Old-school phones connected to each other

Topic: Fraudulent Wire Transfers, Social Engineering Scheme
Services: Bookkeeping and Bill Pay

Worthingham Financial, an established accounting firm, has been providing bookkeeping and bill pay services to consumer finance business Smart Money Express. The process is consistent — Smart Money receives its invoices from its Chief Operating Officer Larry Tollefson. If the invoices are for more than $25K, Smart Money founder Dustin Rogers approves them and then forwards them to Worthingham to process. Worthingham employee Lisa Hightower then pays the invoices from Smart Money’s bank accounts. The company has a general checking account and a money market account. Worthingham is allowed to transfer up to $25K from the money market account to the checking account without any verbal confirmation.
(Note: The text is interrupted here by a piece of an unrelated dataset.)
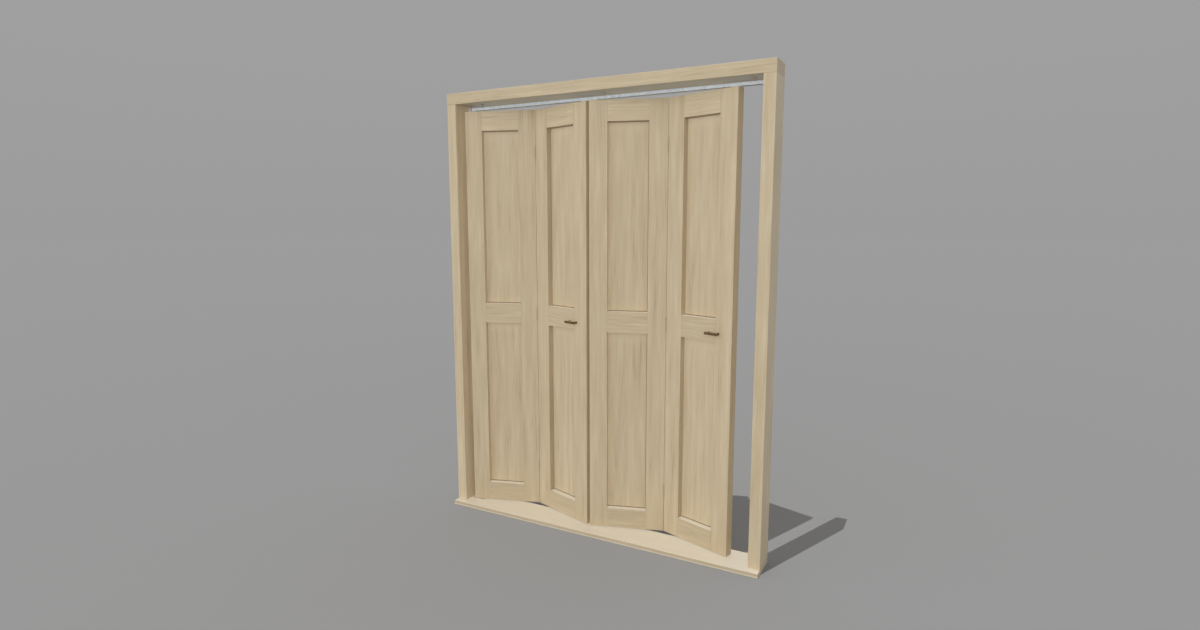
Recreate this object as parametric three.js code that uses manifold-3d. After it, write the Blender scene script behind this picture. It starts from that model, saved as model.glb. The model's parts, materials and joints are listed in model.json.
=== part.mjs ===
// Four-leaf bifold closet door in its wooden frame, millimetres, +Z up.
// The origin is on the underside of the sill, in the middle of the frame's width and of the
// jambs' depth, straight below the track. X runs along the doorway and +Y to the back.
import * as THREE from "three";
import { mergeVertices } from "three/addons/utils/BufferGeometryUtils.js";
import Module from "manifold-3d";

const wasm = await Module();
wasm.setup();

// Gap kept between neighbouring pieces, and how far a cutter runs past what it cuts
const fit = 0.3;
const overrun = 1;

// Frame
const frameWidth = 1616;
const frameHeight = 2100;
const frameDepth = 128;
const jambWidth = 52;
const headHeight = 53;
const sillThickness = 21;
const sillNose = 34;
const frameArris = 1.2;

// Leaves. Their width follows from the opening and the gaps that stay when they are closed.
const leafThickness = 40;
const stileWidth = 84;
const topRailHeight = 93;
const midRailHeight = 98;
const bottomRailHeight = 92;
const leafArris = 1;
const panelThickness = 7;
const panelRecess = 28;
const grooveDepth = 9;
const panelPlay = 1;

// How the leaves stand: their turn from closed, and the gaps that stay when they are closed, at
// the first jamb, between the pairs and at the last jamb
const foldAngle = THREE.MathUtils.degToRad(17.4);
const jambGap = 20;
const meetingGap = 2;
const closingGap = 67.6;

// Track, an inverted channel on hangers under the head
const trackWidth = 28;
const trackHeight = 11.5;
const trackWall = 1.2;
const trackSlot = 11;
const trackDrop = 17.7;
const trackEndGap = 2;
const trackStart = 22;
const leafTopGap = 2.5;
const hangerShares = [0.035, 0.5, 0.965];
const hangerFlangeRadius = 11;
const hangerFlange = 2.5;
const hangerStemRadius = 5;
const hangerNeckRadius = 3.5;
const hangerHeadRadius = 6.5;
const hangerHead = 1.6;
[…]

On Feb. 6, Lisa Hightower requested an e-mail for the payment recipient at Sun Valley Trust from Larry Tollefson. The investment documents were described as invoices and the address provided was a personal email: latoll@hotmail.com. The initial invoice request was for $95K and six other payments followed: $550K, $500K, $200K, $500K, $500K and $720K. They were for “investment purposes,” which fall out of the scope of Worthingham’s typical payment services. But Worthingham believed the invoices were from Smart Money because the e-mails appeared to be from the correct Smart Money personnel and included language that “was like that used by Smart Money staff.” Payment information showed “US bank” as the recipient account (“Bank” not being capitalized on the payment detail format sheet).

By early May, $1,345,000 had been paid to the account. Smart Money’s payroll company, ADP, e-mailed Lisa Hightower at Worthingham and Dustin Rogers at Smart Money stating that there were insufficient funds in Smart Money’s account to make payroll and stated that $700K needed to be transferred to the general checking account from the money market account. Lisa Hightower spoke with Dustin Rogers about the situation and was directed to make multiple $25K transfers to the checking account, however, Rogers would later deny having that conversation or making the request. It wasn’t until May 30 that Dustin Rogers logged into Smart Money’s bank account and saw the writing on the wall. Smart Money had been hacked, and Worthingham was receiving and paying fraudulent invoices from their account, transferring in total $3,065,000 to a fraudster.

Select the answer that is the best response.

1. What was the key mistake Worthingham Financial made in its verification protocol for payments?

a. The protocol and procedures relied on email messages instead of phone calls.

b. The client and Worthingham did not receive a notification each time a transaction took place.

c. Worthingham did not have an agreement with the client that indemnified the CPA in the event of a fraudulent wire transfer.

d. Worthingham didn’t contact the client’s bank for each transfer.

2. What were other missed red flags regarding the fraudulent invoice requests?

a. The payment recipient email was a personal address, not a professional email or linked to the bank.

b. The invoices were labeled as “investment purposes,” which is outside of the scope of payments provided by Worthingham Financial.

c. The payment details showed “US bank” (misspelled) not “US Bank” as the recipient account.

d. All the above.

Correct Answers:

1. a.

Transfers of funds should be confirmed verbally over the phone, or in person, ideally by speaking directly with the client — not by email, even if the email is in response to a voice message. Validate the authenticity of the request by confirming information only known to the client (ask questions to which hackers would not know the answers). In addition, document who the authorized client representative(s) would be for providing such consent if the client is not available.

2. d.

a, b and c are all suspicious indicators of fraudulent activity that Worthingham Financial ignored and proceeded with the wire transfers. When fraud is discovered after the transfer, the funds are usually not recoverable, so use your professional skepticism to avoid being lulled into a scam request, transaction.

The “Claim Chronicles” are drawn from CAMICO claims files and illustrate some of the dangers and pitfalls in the accounting profession. All names were changed.